## Exercise material
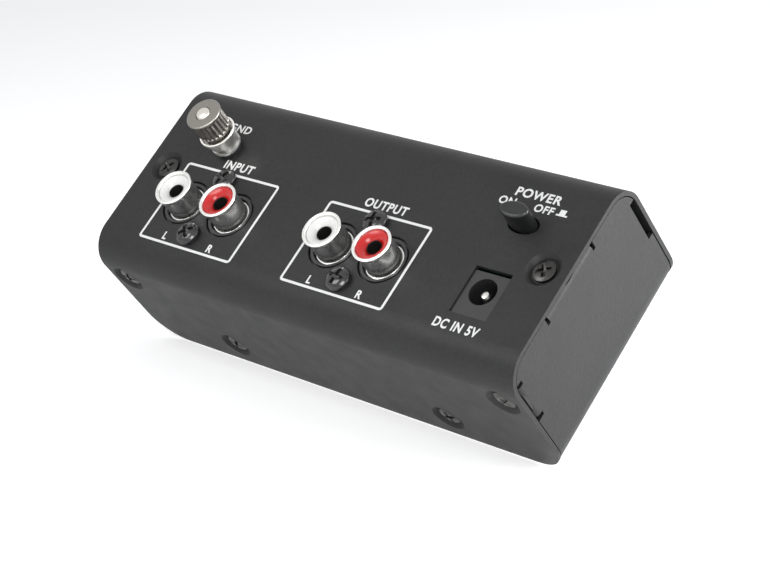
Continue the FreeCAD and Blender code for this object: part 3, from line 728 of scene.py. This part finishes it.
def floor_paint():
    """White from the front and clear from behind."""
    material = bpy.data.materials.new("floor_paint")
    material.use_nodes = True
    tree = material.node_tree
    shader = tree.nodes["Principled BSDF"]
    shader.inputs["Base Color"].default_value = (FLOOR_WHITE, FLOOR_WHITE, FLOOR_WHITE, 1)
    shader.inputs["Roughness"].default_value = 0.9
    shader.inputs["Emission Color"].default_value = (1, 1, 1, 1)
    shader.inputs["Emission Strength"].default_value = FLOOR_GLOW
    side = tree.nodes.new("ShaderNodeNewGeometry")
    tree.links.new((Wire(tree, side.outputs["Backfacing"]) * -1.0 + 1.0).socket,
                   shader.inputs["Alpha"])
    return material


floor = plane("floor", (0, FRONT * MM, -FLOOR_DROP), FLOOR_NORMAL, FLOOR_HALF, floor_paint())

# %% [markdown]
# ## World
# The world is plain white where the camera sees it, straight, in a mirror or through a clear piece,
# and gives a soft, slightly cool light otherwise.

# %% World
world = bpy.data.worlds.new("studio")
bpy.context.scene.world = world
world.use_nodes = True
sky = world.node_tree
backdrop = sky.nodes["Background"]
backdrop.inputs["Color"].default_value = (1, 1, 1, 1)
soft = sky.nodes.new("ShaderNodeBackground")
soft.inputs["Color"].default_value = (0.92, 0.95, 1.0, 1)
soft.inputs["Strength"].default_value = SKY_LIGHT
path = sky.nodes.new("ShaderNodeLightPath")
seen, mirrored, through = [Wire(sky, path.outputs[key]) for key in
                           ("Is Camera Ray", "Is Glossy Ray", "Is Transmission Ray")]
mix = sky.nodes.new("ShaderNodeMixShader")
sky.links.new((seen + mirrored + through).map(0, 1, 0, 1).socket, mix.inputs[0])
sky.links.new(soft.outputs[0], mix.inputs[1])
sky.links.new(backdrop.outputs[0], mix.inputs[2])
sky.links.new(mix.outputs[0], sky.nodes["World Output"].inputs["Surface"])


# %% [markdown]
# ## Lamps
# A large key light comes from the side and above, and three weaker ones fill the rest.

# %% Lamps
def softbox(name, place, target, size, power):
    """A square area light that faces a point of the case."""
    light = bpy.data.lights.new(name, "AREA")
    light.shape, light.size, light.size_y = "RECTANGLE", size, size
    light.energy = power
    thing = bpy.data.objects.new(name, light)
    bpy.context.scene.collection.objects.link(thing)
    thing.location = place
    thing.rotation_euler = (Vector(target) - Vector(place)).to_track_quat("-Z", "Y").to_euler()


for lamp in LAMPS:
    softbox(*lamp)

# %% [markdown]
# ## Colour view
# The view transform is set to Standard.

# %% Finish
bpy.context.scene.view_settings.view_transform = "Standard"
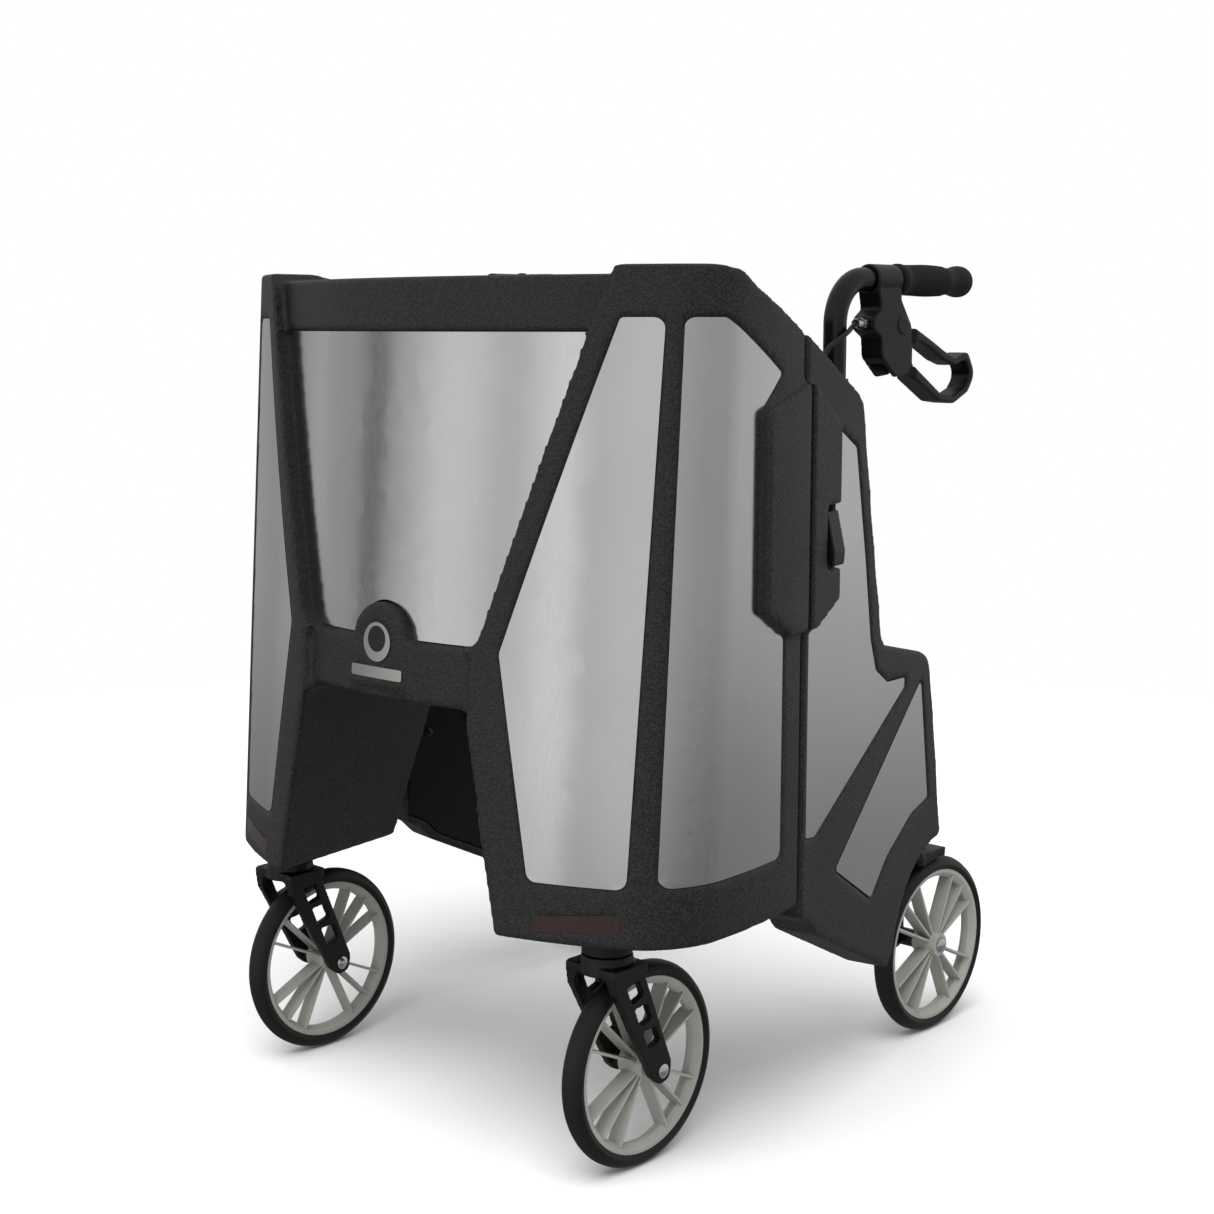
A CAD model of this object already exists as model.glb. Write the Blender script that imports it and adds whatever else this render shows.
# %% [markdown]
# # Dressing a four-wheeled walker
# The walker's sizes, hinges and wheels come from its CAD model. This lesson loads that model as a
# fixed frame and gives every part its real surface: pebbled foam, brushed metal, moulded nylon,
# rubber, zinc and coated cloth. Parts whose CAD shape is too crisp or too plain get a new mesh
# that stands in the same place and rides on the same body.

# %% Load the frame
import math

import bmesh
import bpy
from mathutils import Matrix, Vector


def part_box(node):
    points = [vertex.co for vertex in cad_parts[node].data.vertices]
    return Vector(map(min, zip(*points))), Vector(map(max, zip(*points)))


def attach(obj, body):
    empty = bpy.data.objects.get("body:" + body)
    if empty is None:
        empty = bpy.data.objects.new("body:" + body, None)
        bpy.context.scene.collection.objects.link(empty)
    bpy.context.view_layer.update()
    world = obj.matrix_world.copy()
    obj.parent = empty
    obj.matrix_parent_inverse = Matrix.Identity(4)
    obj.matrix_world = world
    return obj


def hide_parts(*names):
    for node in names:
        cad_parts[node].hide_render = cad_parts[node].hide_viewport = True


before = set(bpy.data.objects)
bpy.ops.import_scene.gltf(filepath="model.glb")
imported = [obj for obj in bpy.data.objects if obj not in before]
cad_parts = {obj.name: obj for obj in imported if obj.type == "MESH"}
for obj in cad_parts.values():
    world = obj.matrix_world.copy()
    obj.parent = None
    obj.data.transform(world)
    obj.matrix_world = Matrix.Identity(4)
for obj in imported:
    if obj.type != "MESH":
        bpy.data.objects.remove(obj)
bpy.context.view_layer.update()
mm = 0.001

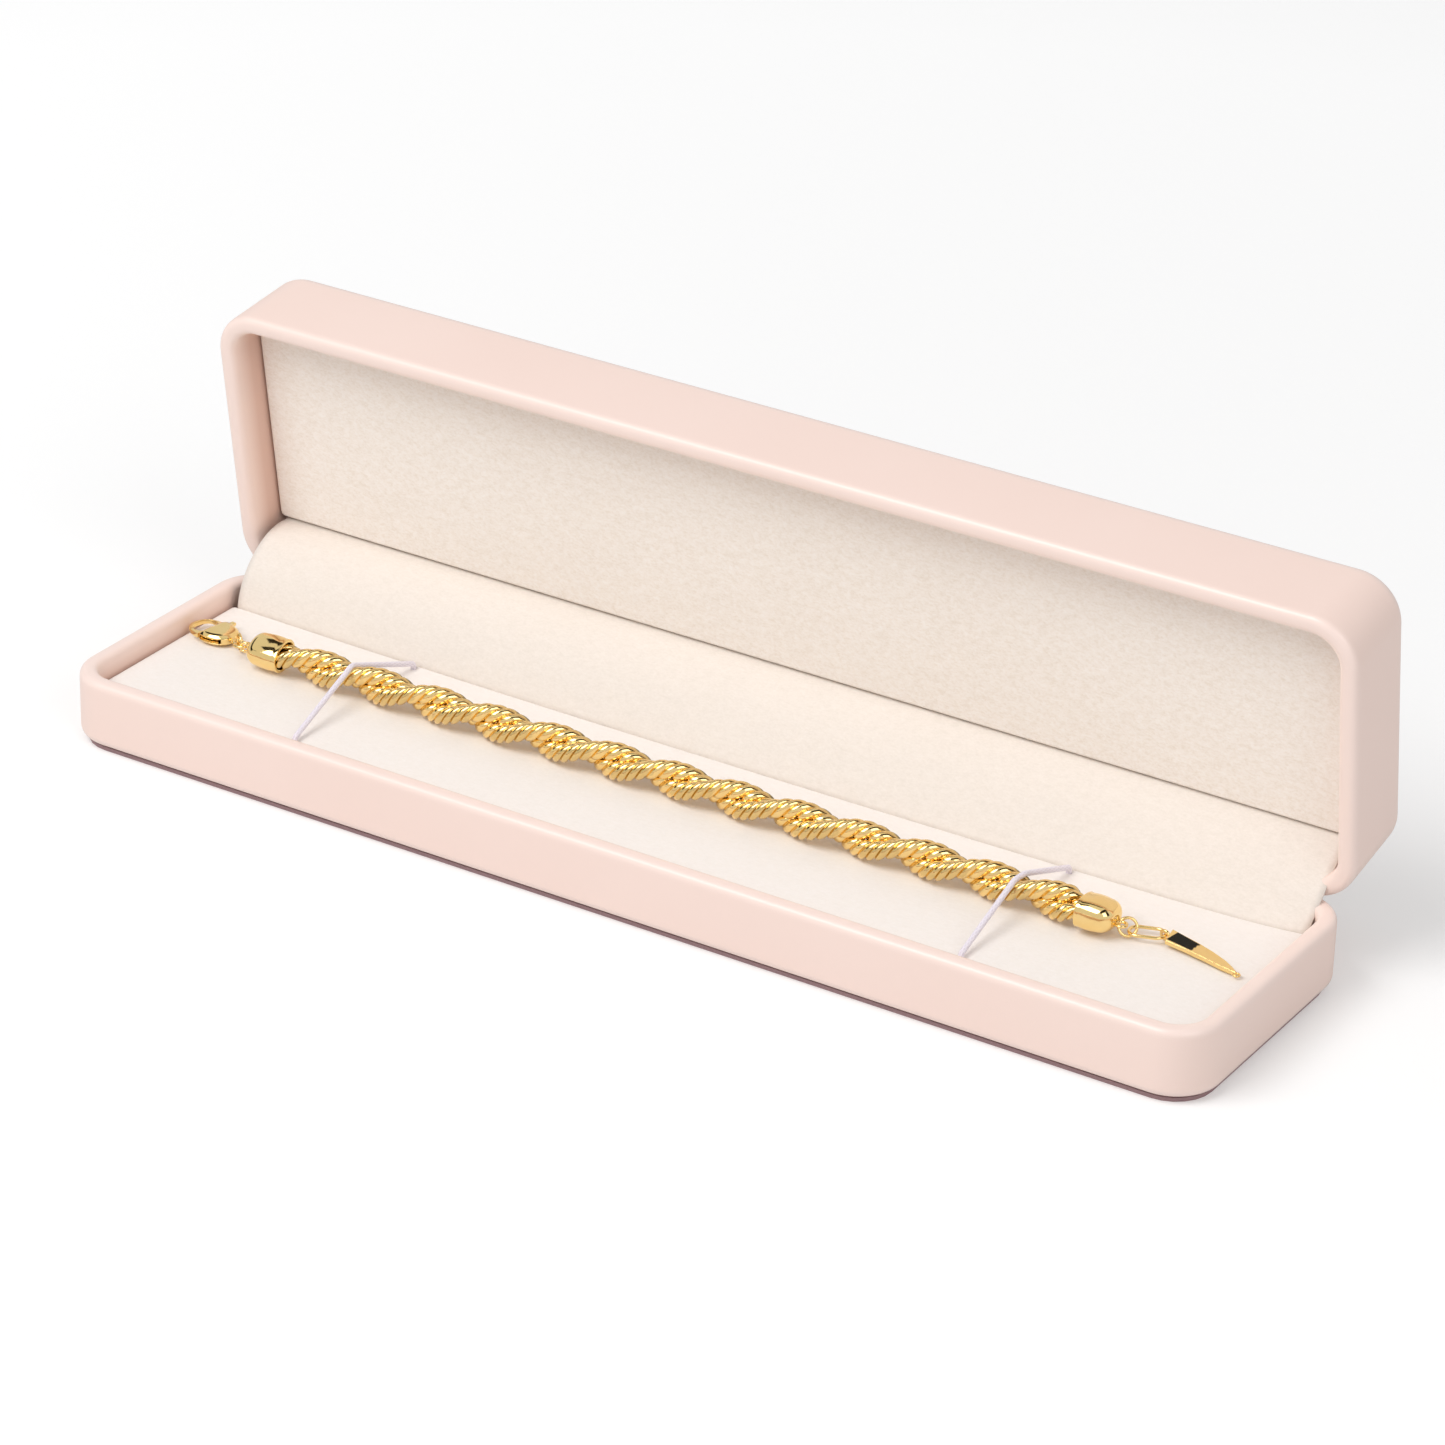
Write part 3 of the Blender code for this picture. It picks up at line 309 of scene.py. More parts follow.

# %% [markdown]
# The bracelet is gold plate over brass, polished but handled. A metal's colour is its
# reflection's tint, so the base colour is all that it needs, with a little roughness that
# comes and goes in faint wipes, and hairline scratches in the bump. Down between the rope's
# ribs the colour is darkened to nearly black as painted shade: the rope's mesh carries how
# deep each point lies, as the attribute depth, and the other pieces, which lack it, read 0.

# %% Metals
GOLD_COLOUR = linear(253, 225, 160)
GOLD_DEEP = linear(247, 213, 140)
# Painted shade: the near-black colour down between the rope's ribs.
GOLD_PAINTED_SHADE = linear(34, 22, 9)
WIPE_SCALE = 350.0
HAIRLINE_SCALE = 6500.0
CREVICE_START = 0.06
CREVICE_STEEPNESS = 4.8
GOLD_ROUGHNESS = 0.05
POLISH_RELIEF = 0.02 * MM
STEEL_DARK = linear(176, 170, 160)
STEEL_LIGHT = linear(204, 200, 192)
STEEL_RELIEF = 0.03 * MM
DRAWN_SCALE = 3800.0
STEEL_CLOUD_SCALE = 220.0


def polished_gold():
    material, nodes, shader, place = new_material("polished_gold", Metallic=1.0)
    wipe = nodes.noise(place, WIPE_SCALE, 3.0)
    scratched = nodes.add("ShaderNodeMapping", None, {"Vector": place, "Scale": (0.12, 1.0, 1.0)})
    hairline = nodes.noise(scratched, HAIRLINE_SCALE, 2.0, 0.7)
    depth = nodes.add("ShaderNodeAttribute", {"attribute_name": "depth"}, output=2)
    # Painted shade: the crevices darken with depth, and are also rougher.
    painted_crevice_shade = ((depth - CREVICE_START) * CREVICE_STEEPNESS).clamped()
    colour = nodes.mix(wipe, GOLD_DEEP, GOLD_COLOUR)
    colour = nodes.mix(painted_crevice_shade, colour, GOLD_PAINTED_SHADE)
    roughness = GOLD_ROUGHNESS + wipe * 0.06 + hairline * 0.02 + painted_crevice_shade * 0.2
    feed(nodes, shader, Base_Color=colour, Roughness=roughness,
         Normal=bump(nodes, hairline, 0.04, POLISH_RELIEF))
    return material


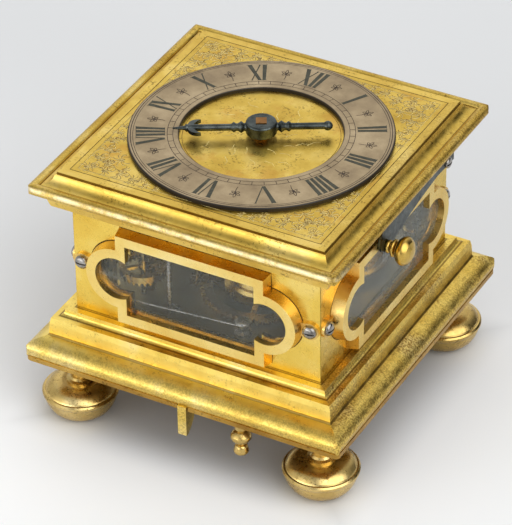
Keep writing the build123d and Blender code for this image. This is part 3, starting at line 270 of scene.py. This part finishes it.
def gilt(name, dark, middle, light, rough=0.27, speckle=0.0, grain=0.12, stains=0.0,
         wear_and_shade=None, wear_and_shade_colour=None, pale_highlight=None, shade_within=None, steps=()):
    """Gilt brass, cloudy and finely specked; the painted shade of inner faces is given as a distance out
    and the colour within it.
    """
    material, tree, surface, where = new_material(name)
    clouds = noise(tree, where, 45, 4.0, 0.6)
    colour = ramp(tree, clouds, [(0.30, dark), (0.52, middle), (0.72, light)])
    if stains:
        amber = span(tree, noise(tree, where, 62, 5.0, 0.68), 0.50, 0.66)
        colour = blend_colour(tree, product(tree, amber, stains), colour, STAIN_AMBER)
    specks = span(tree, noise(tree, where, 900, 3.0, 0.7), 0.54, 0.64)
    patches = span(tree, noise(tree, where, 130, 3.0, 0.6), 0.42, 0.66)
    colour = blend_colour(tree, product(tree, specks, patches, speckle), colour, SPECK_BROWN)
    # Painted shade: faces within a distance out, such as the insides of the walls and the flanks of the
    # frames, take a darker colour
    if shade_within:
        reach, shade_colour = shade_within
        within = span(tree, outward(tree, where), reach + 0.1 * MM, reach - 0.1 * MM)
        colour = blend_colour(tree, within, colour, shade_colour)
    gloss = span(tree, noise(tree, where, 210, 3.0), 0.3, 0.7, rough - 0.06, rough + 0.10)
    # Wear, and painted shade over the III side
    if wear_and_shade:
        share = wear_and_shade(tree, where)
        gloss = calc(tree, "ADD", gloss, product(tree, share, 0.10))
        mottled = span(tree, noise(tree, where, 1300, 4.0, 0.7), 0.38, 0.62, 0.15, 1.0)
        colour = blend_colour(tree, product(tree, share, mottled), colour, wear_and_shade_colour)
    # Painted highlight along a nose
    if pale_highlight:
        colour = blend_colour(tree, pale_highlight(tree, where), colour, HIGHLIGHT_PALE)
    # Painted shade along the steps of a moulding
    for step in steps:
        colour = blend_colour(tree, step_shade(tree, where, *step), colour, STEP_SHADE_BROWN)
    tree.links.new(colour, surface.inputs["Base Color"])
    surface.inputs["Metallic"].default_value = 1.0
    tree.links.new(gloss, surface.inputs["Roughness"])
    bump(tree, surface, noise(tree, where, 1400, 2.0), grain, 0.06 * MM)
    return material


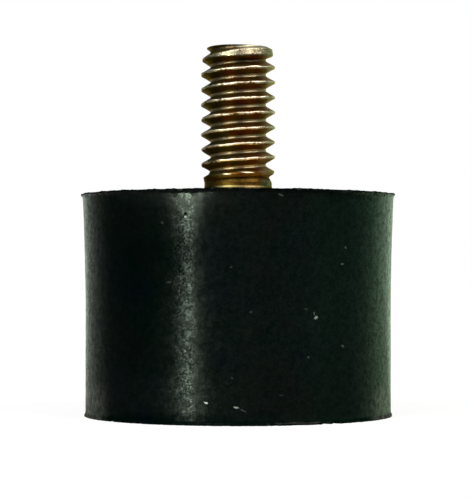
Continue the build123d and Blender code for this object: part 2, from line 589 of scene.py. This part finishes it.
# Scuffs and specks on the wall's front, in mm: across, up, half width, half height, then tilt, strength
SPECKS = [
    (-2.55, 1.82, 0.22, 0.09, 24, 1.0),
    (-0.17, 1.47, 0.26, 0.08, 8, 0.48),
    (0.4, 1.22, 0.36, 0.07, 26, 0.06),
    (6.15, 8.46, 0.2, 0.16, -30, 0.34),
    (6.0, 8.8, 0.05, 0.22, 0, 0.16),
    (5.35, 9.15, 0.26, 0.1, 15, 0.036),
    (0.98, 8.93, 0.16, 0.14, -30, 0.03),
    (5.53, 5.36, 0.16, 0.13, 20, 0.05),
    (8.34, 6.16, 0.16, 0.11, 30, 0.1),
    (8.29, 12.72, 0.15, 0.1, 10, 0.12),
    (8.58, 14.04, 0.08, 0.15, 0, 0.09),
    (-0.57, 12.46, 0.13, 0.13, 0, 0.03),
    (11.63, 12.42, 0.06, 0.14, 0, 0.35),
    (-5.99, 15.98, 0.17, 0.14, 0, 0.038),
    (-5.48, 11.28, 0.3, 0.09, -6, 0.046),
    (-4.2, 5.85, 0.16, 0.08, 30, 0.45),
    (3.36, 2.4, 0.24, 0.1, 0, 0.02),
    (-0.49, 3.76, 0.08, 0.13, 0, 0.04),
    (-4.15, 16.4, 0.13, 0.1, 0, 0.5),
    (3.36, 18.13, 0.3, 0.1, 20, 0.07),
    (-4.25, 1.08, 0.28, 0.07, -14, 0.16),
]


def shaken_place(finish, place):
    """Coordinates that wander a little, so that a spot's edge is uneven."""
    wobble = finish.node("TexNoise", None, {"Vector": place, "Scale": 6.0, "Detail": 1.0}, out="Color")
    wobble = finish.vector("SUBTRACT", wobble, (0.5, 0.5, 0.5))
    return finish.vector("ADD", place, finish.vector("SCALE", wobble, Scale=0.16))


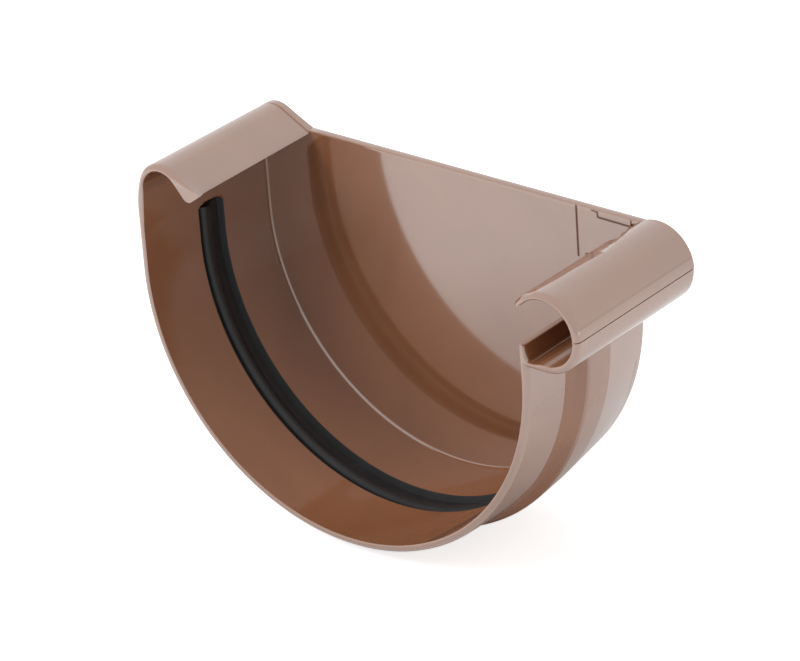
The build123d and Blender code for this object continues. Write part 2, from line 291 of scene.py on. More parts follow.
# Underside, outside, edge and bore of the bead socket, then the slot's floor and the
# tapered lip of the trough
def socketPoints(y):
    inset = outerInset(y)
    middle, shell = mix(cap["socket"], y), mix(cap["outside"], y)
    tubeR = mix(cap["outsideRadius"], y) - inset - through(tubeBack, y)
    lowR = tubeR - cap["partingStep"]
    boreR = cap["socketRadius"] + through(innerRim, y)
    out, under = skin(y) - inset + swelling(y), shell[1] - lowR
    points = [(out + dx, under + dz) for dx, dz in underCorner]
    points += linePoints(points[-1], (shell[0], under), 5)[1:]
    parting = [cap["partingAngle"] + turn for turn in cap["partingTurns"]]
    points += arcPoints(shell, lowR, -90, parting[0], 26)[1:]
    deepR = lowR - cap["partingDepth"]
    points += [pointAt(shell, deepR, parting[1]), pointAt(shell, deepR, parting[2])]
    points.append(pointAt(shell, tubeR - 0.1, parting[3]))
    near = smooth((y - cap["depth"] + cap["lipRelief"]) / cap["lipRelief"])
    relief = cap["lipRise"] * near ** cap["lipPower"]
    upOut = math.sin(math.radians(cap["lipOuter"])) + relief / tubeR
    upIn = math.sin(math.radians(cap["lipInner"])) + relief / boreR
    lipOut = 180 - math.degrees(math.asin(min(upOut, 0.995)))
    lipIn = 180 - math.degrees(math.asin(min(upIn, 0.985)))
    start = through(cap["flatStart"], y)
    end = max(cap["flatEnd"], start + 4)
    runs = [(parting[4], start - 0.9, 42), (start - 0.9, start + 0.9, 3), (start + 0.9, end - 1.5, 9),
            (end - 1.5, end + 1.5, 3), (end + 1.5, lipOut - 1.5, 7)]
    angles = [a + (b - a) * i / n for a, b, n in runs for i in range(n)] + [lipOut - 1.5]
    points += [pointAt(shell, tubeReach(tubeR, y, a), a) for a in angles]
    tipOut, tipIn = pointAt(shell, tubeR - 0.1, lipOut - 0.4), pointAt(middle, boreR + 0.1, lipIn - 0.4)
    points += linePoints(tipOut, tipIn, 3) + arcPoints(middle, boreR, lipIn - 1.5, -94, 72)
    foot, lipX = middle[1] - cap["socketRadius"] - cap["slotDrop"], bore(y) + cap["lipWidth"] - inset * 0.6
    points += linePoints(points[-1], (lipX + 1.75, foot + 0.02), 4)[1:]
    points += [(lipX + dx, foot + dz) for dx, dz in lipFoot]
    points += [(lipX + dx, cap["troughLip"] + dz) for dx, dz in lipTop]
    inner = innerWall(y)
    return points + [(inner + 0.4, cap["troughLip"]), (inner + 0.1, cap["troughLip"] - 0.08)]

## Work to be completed
Give again the run of lines that opens at the line with "A CAD model" and closes at the line with "for node in", exactly, and only that run.

## Expected output
A CAD model of this object already exists as model.glb. Write the Blender script that imports it and adds whatever else this render shows.
# %% [markdown]
# # Dressing a four-wheeled walker
# The walker's sizes, hinges and wheels come from its CAD model. This lesson loads that model as a
# fixed frame and gives every part its real surface: pebbled foam, brushed metal, moulded nylon,
# rubber, zinc and coated cloth. Parts whose CAD shape is too crisp or too plain get a new mesh
# that stands in the same place and rides on the same body.

# %% Load the frame
import math

import bmesh
import bpy
from mathutils import Matrix, Vector


def part_box(node):
    points = [vertex.co for vertex in cad_parts[node].data.vertices]
    return Vector(map(min, zip(*points))), Vector(map(max, zip(*points)))


def attach(obj, body):
    empty = bpy.data.objects.get("body:" + body)
    if empty is None:
        empty = bpy.data.objects.new("body:" + body, None)
        bpy.context.scene.collection.objects.link(empty)
    bpy.context.view_layer.update()
    world = obj.matrix_world.copy()
    obj.parent = empty
    obj.matrix_parent_inverse = Matrix.Identity(4)
    obj.matrix_world = world
    return obj


def hide_parts(*names):
    for node in names:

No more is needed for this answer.